Count of Auvergne
- Reign: c. 1145 - 1155
- Predecessor: Robert III of Auvergne
- Successor: William VIII of Auvergne

Dauphin of Auvergne
- Reign: 1155 - 1169
- Successor: Dalfi d'Alvernha
- Died: c. 1169
- Spouse: Marquise d'Albon
- Issue: Robert Ansalide Bellissende
- House: House of Auvergne
- Father: Robert III of Auvergne

= William VII of Auvergne =

William VII "the Young" of Auvergne was a Count of the region of Auvergne, France during the years 1145 to 1168. He accompanied the French king, Louis VII, on the Second Crusade.
William was the first Count of Auvergne to be given the title Dauphin (Prince). What is by convenience called the dauphinate of Auvergne was in reality the remnant of the county of Auvergne after the usurpation of William VII around 1155 by his uncle, William VIII the Old.
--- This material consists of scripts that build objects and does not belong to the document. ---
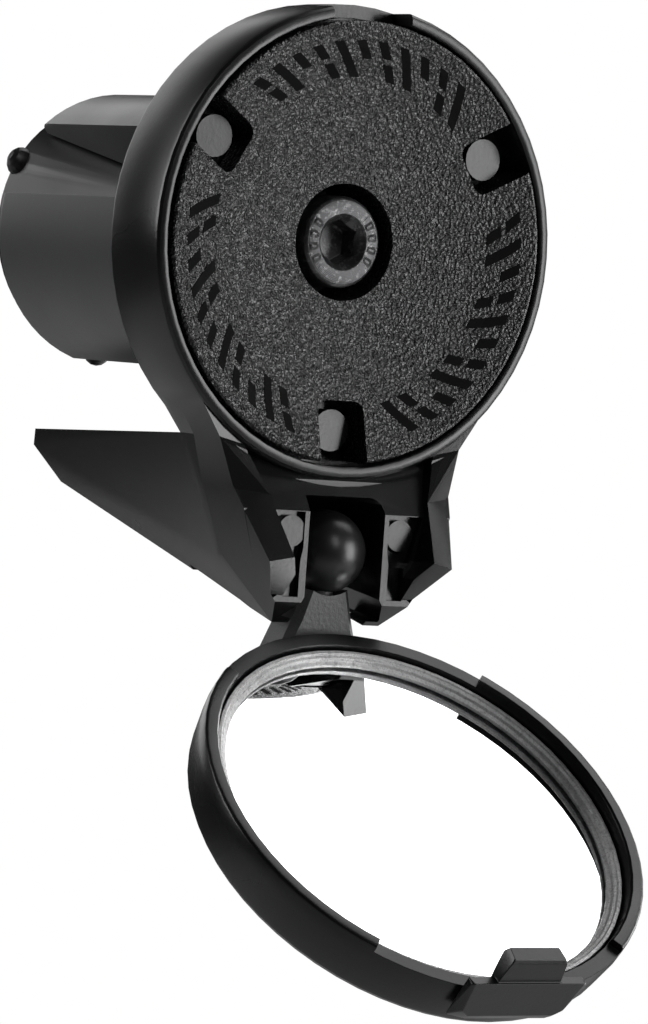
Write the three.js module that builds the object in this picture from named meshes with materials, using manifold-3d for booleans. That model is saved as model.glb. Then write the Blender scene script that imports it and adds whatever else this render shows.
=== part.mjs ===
// Bar-end bicycle mirror: an expanding plug, an end-cap ring with a boat-shaped bracket below it,
// and a round folding mirror on a ball joint. Millimetres, +Z up.
// The origin is the centre of the ring's front plane, +Y runs along the plug into the handlebar,
// and the object is symmetric about the plane X = 0.
import * as THREE from 'three';
import { mergeVertices } from 'three/addons/utils/BufferGeometryUtils.js';
import { ConvexGeometry } from 'three/addons/geometries/ConvexGeometry.js';
import Module from 'manifold-3d';

const wasm = await Module();
wasm.setup();

// ---- Driving dimensions ------------------------------------------------------------------------

const GAP = 0.3;                  // clearance between neighbouring pieces
const ROUND = 60;                 // facets around a large turned piece
const SMALL_ROUND = 30;           // facets around a small turned piece

const RING_R = 18;                // end-cap ring, outer radius
const RING_DEPTH = 6.7;           // ring front plane to the face that meets the bar end
const LIP_WIDTH = 1.0;
const FLOOR_Y = 3.4;              // front face of the ring's floor, behind the disc
const GASKET_FLOOR_Y = 5.8;
const GASKET_R = 14.6;            // soft ring in the rear face, where the bar end seats
const NOTCH_DEPTH = 2.7;          // depth of the latch notch in the lip

const DISC_R = RING_R - LIP_WIDTH - 0.22;
const DISC_PROUD = 0.2;           // disc edge stands this far in front of the lip
const DISC_DISH = 2.2;            // the disc's face is dished this deep at its centre
const PLUG_R = 10.9;
const PLUG_END = 34.8;            // rear tips of the fingers
const GAP_ANGLES = [30, 150, 270];  // disc slots, finger gaps and wedge lugs share these angles
const FINGER_GAP = 35;            // degrees between two fingers
const SLOT_WIDTH = 4.2;
const SLOT_INNER_R = 12.0;

const SCREW_R = 2.0;              // M4 socket cap screw
const HEAD_R = 3.5;
const HEAD_HEIGHT = 4;
const HEAD_TOP_Y = 2.0;
const SCREW_TIP_Y = HEAD_TOP_Y + HEAD_HEIGHT + 30;
const COUNTERBORE_R = 4.45;

const WEDGE_FRONT_Y = 25.0;
const WEDGE_REAR_Y = 36.0;
const WEDGE_SLOPE = 0.345;        // radius gained per millimetre towards the rear
const WEDGE_REAR_R = 10.0;

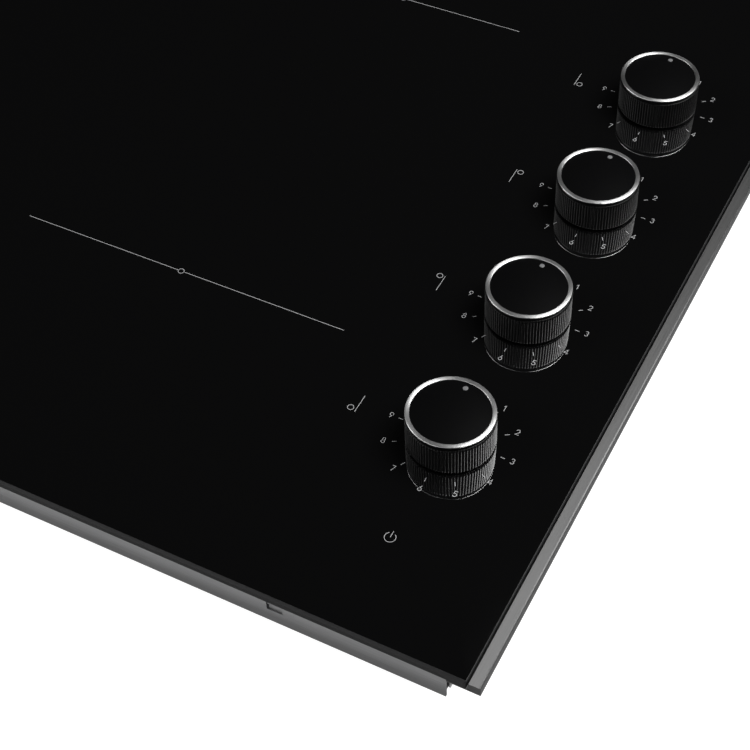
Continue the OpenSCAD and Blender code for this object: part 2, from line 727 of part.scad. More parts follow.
module knob_body(k) {
    plate_low = cap_z - 2.4;
    color([0.05, 0.05, 0.055]) translate([knob_x, knob_ys[k], 0]) difference() {
        union() {
            difference() {
                union() {
                    translate([0, 0, knob_low]) linear_extrude(knurl_top - knob_low)
                        polygon(knurl_outline(knurl_n, knob_r, knurl_depth));
                    translate([0, 0, knurl_top - 1]) cylinder(r = knob_r - 0.9, h = knob_neck + 1);
                }
                translate([0, 0, knob_low - 1]) cylinder(r = knob_r - knob_wall, h = plate_low - knob_low + 1);
                translate([0, 0, cap_z]) cylinder(r = cap_r + running_gap, h = 10);
            }
            translate([0, 0, knob_low + 0.5]) cylinder(r = hub_r, h = plate_low - knob_low);
        }
        translate([0, 0, knob_low - 1]) cylinder(r = shaft_r, h = shaft_up + 1);
    }
}

// metal ring with a flat inner land and a bevelled outer edge
module knob_ring(k) {
    edge = 0.5;
    color([0.85, 0.85, 0.86]) translate([knob_x, knob_ys[k], glass_top_z + knob_h - ring_h])
        rotate_extrude() polygon([[cap_r + running_gap, 0], [ring_r - 0.2, 0], [ring_r, 0.2],
            [ring_r, ring_h - edge], [ring_r - edge, ring_h], [cap_r + 0.35, ring_h],
            [cap_r + running_gap, ring_h - 0.3]]);
}

dot_r = 1.3;
dot_from_axis = 15.1 / 20.5 * knob_r;

module knob_cap(k) {
    color([0.03, 0.03, 0.033]) translate([knob_x, knob_ys[k], cap_z]) difference() {
        cylinder(r = cap_r, h = cap_t);
        translate([0, dot_from_axis, cap_t - 0.25]) cylinder(r = dot_r, h = 1, $fn = 32);
    }
}

glass_top();
glass_seal();
shaft_seals();
side_trim(-1);  // side_trim_left
side_trim(1);  // side_trim_right
front_rail();
rear_rail();
side_rail(-1);  // side_rail_left
side_rail(1);  // side_rail_right
base_pan();
case_screws();
coil_tray_left();
coil_tray_right();
tray_springs();
coil_former(0);  // coil_former_1
coil_former(1);  // coil_former_2
coil_former(2);  // coil_former_3
coil_former(3);  // coil_former_4
coil_winding(0);  // coil_winding_1
coil_winding(1);  // coil_winding_2
coil_winding(2);  // coil_winding_3
coil_winding(3);  // coil_winding_4
mica_sheets();
ferrite_bars();
pan_sensors();
coil_leads();
power_boards();
heat_sink(0);  // heat_sink_left
heat_sink(1);  // heat_sink_right
power_parts(0);  // power_parts_left
power_parts(1);  // power_parts_right
fan_housing(0);  // fan_housing_left
fan_housing(1);  // fan_housing_right
fan_rotor(0);  // fan_rotor_left
fan_rotor(1);  // fan_rotor_right
filter_board();
filter_parts();
terminal_block();
terminal_box();
cable_clamp();
control_board();
control_carrier();
touch_spring();
encoder_bodies();
encoder_shaft(0);  // encoder_shaft_1
encoder_shaft(1);  // encoder_shaft_2
encoder_shaft(2);  // encoder_shaft_3
encoder_shaft(3);  // encoder_shaft_4
knob_body(0);  // knob_body_1
knob_body(1);  // knob_body_2
knob_body(2);  // knob_body_3
knob_body(3);  // knob_body_4
knob_ring(0);  // knob_ring_1
knob_ring(1);  // knob_ring_2
knob_ring(2);  // knob_ring_3
knob_ring(3);  // knob_ring_4
knob_cap(0);  // knob_cap_1
knob_cap(1);  // knob_cap_2
knob_cap(2);  // knob_cap_3
knob_cap(3);  // knob_cap_4
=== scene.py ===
# %% [markdown]
# # A built-in induction cooktop
# The frame is already made: every solid sits in its real place, in metres, with X to the right,
# Y to the back and Z up. This lesson gives that frame its looks: a black glass panel with a ground
# edge, steel trims and rails, four knurled knobs, printed marks, and finishes for all the rest.
# We load the frame first and keep its box, so that at the end we can show that nothing grew.

import json
import math

import bmesh
import bpy
from mathutils import Matrix, Vector


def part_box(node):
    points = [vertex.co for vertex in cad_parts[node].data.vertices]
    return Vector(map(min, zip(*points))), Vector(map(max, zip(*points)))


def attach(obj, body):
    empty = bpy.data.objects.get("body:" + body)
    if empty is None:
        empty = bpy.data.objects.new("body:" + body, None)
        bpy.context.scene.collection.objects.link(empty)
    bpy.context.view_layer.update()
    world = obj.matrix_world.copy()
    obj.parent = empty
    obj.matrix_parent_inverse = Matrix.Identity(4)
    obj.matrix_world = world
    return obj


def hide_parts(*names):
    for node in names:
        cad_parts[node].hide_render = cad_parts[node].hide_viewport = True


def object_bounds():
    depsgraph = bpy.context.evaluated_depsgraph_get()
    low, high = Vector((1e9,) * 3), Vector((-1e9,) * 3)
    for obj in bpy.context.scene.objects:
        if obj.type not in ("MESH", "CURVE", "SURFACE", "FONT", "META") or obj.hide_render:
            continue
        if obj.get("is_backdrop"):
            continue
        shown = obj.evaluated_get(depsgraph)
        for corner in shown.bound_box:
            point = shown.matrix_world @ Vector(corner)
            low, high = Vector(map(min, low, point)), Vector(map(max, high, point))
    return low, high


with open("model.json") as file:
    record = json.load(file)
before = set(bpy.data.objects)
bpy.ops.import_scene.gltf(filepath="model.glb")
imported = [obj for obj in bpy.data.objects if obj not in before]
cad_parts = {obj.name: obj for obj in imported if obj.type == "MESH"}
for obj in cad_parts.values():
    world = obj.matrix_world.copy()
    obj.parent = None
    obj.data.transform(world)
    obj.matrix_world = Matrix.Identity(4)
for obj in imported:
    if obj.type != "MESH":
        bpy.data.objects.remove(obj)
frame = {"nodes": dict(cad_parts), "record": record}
cad_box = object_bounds()
scene = bpy.context.scene
scene.view_settings.view_transform = "Standard"
root_body = "cooktop"
mm = 0.001

# %% [markdown]
# ## Where things are
# A maker measures before cutting. The glass, the knobs, the rail and the coils are read from the
# frame's own boxes, so a change of size upstream moves the looks with it. The spacing of the knobs
# is a handy measuring stick: the camera is placed with it, and the printed marks round the knobs' axes.

# %% Measure the frame
glass_lo, glass_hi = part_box("glass_top")
glass_top_z = glass_hi.z
knob_numbers = (1, 2, 3, 4)


def middle_of(node):
    low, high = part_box(node)
    return (low + high) / 2


knob_axes = [middle_of(f"knob_body_{k}").xy for k in knob_numbers]
knob_pitch = (knob_axes[1] - knob_axes[0]).length
ring_lo, ring_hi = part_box("knob_ring_1")
body_lo, body_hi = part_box("knob_body_1")
cap_lo, cap_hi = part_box("knob_cap_1")
knob_r = (body_hi.x - body_lo.x) / 2
ring_r = (ring_hi.x - ring_lo.x) / 2
cap_r = (cap_hi.x - cap_lo.x) / 2
print("glass", [round(v / mm, 1) for v in glass_hi - glass_lo], "mm; knobs every",
      round(knob_pitch / mm, 1), "mm, radius", round(knob_r / mm, 1))

# %% [markdown]
# ## The camera
# A flat thing shows best through a long lens from above, which keeps its edges nearly parallel.
# The camera stands in front and to the right of the knobs, looks down and to the left, and is
# rolled a little. We place it in steps of the knob spacing, counted from the first knob's foot,
# and build its turn from the direction it looks in.

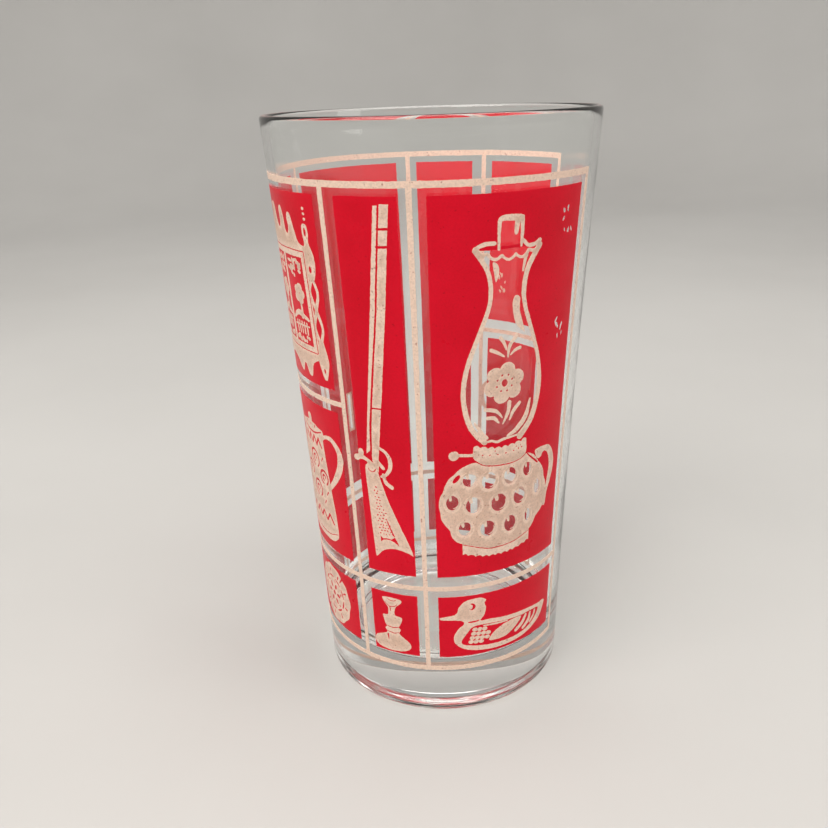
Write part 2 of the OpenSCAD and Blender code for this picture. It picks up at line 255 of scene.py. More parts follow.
def lamp_flower():
    petals = [ellipse(3.25 * c, 3.05 * s, 1.95) for c, s in map(cos_sin, range(18, 378, 60))]
    heart = ellipse(0, 0, 0.78, 0.95)
    seeds = [ellipse(2.05 * c, 2.05 * s, 0.27) for c, s in map(cos_sin, range(20, 380, 45))]
    leaves = [
        stroke([(0.6, 6.2), (0.9, 8.6), (2.6, 11)], 0.35, 0.8, 1.0),
        stroke([(0.1, 8), (-0.5, 9.6), (-1.4, 10.9)], 0.35, 0.8, 0.9),
        stroke([(-0.4, 6.4), (-1.8, 7.4), (-3.6, 8.3)], 0.35, 0.8, 0.9),
        stroke([(1.3, 6.6), (2.4, 7.6), (3.7, 7.9)], 0.35, 0.7, 0.8),
        stroke([(-0.4, -8.4), (-2, -6.6), (-4.6, -5.9)], 0.35, 0.9, 0.9),
        stroke([(-1.2, -9.6), (-2.4, -8.3), (-4, -8.1)], 0.35, 0.9, 0.8),
        stroke([(-0.1, -10), (1.1, -7.4), (1.4, -4.9)], 0.3, 0.9, 1.0),
        stroke([(1.6, -9.4), (2.6, -7.2), (4.2, -5.6)], 0.3, 0.9, 0.8),
    ]
    return Picture([*petals, ellipse(0, 0, 2.4), *leaves], windows=[heart, *seeds])


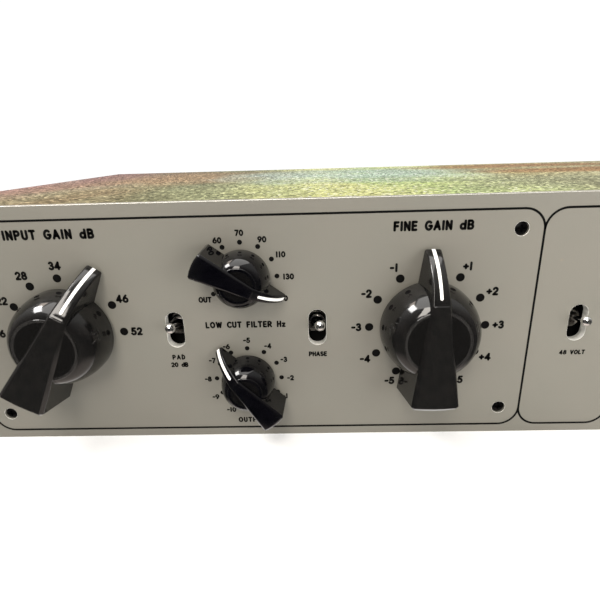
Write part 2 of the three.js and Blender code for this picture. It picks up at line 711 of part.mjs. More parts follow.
function transformerBolt() {
  const { x, y, height } = MAINS_TRANSFORMER;
  const seat = FLOOR + height + GAP + 2 + GAP;
  return join(rodZ(x, y, 2, FLOOR, seat + 0.5, 8), rodZ(x, y, 4, seat, seat + 3.2, 6));
}

function inputTransformer() {
  const { x, y, radius, height } = INPUT_TRANSFORMER;
  const neck = 4;
  return join(
    rodZ(x, y, radius, FLOOR + 3, FLOOR + height, 20),
    rodZ(x, y, radius + 2, FLOOR, FLOOR + 3.1, 20),
    rodZ(x, y, radius - neck, FLOOR + height - 0.1, FLOOR + height + 1.5, 20),
  );
}

function outputTransformer() {
  const { x, y, core, coil } = OUTPUT_TRANSFORMER;
  const middle = FLOOR + 2 + core[2] / 2;
  return join(
    box([x - core[0] / 2 - 8, y - 7, FLOOR], [x + core[0] / 2 + 8, y + 7, FLOOR + 2]),
    around([x, y, FLOOR + 1.95 + core[2] / 2], [core[0], core[1], core[2] + 0.1]),
    around([x, y, middle], coil),
  );
}

const BOARD_CORNERS = [[-1, -1], [1, -1], [-1, 1], [1, 1]].map(([across, along]) => [
  BOARD.x + across * (BOARD.width / 2 - BOARD.inset),
  BOARD.y + along * (BOARD.depth / 2 - BOARD.inset),
]);

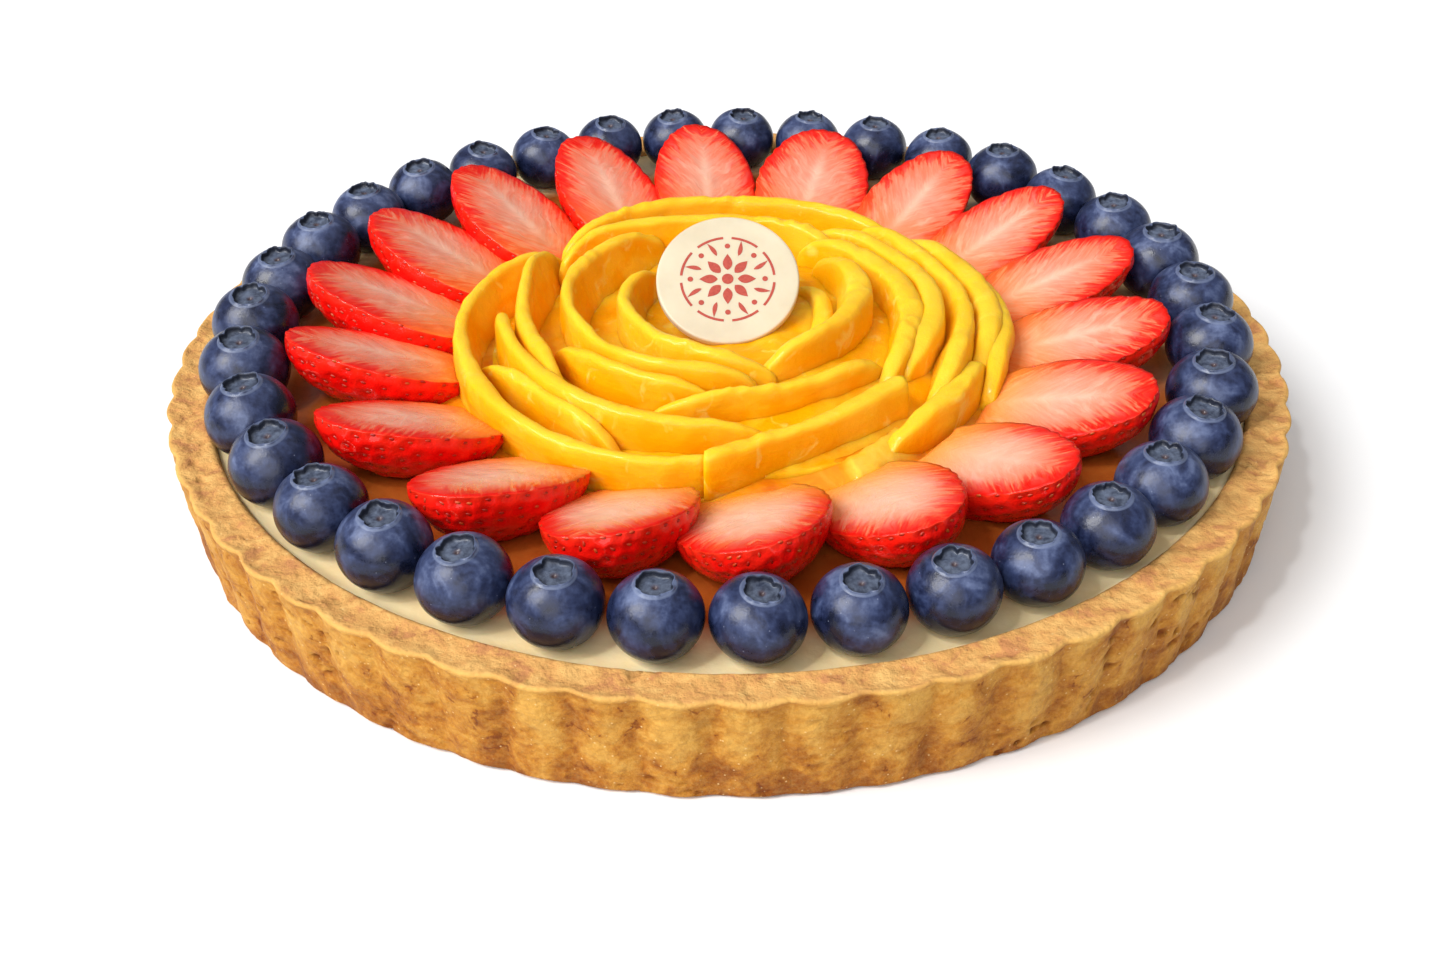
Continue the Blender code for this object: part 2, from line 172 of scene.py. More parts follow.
SQUARE_JOIN = 0.9  # degrees by which it closes up to outer_left
SQUARE_REACH = 4.5  # and by which its other end covers the right ribbons
RIBBON_TUCK_LENGTH = 13.0 * MM
RIBBON_SINK = 6.5 * MM  # how far a hidden end sinks between its neighbours
RIBBON_THICKNESS = 3.2 * MM
RIBBON_SPREAD = 0.25
RIBBON_FLARE = 1.7  # the faces slope this much more than the solid's
RIBBON_WAIST = 0.45
RIBBON_STEP = 0.7 * MM
OUTER_RIBBON_RADIUS = 44.0 * MM
INNER_RIBBON_FOOT = 0.5 * MM
CORE_RADIUS = 47.6 * MM
CORE_RADIUS_SHIFT = 2.4 * MM
CORE_RISE = ((0.97, 1.2 * MM), (0.90, 2.0 * MM), (0.72, 3.8 * MM), (0.40, 6.0 * MM))
CORE_HEAP = 2.8 * MM  # fruit heaped up between the right ribbons
CORE_COLUMNS = 240
CORE_ROWS = 60

# Medallion, as in the solid
MEDALLION_RADIUS = 14.2 * MM
MEDALLION_THICKNESS = 2.0 * MM
MEDALLION_EDGE = 0.45 * MM
MEDALLION_COLUMNS = 160
MEDALLION_CENTRE = Vector((0.0, 0.0, CRUST_HEIGHT + 15.0 * MM))
MEDALLION_LEAN = math.radians(34.0)

# Camera, fitted to the photograph
CAMERA_PLACE = Vector((-0.0010, -0.3205, 0.2038))
CAMERA_DOWN = math.radians(33.73)
CAMERA_YAW = math.radians(-0.15)
CAMERA_ROLL = math.radians(-0.46)
CAMERA_SENSOR = 36.0  # mm
CAMERA_LENS = 45.24  # mm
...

The young count was able to maintain his status in part of his county, especially Beaumont, Chamalières, and Montferrand. Some authors have therefore named William VII and his descendants "counts of Clermont" (although this risks confusion with the county of Clermont in Beauvaisis and the episcopal county of Clermont in Auvergne). The majority of authors, however, anticipating the formalization of the dauphinate in 1302, choose to call William VII and his successors the dauphins of Auvergne. Still others, out of convenience, choose to call these successors the "counts-dauphins of Auvergne."

The title of dauphin of Auvergne was derived from William VII's mother, who was the daughter of the Dauphin de Viennois, Guigues IV. This meant that William VII's male descendants were usually given "Dauphin" as a second name.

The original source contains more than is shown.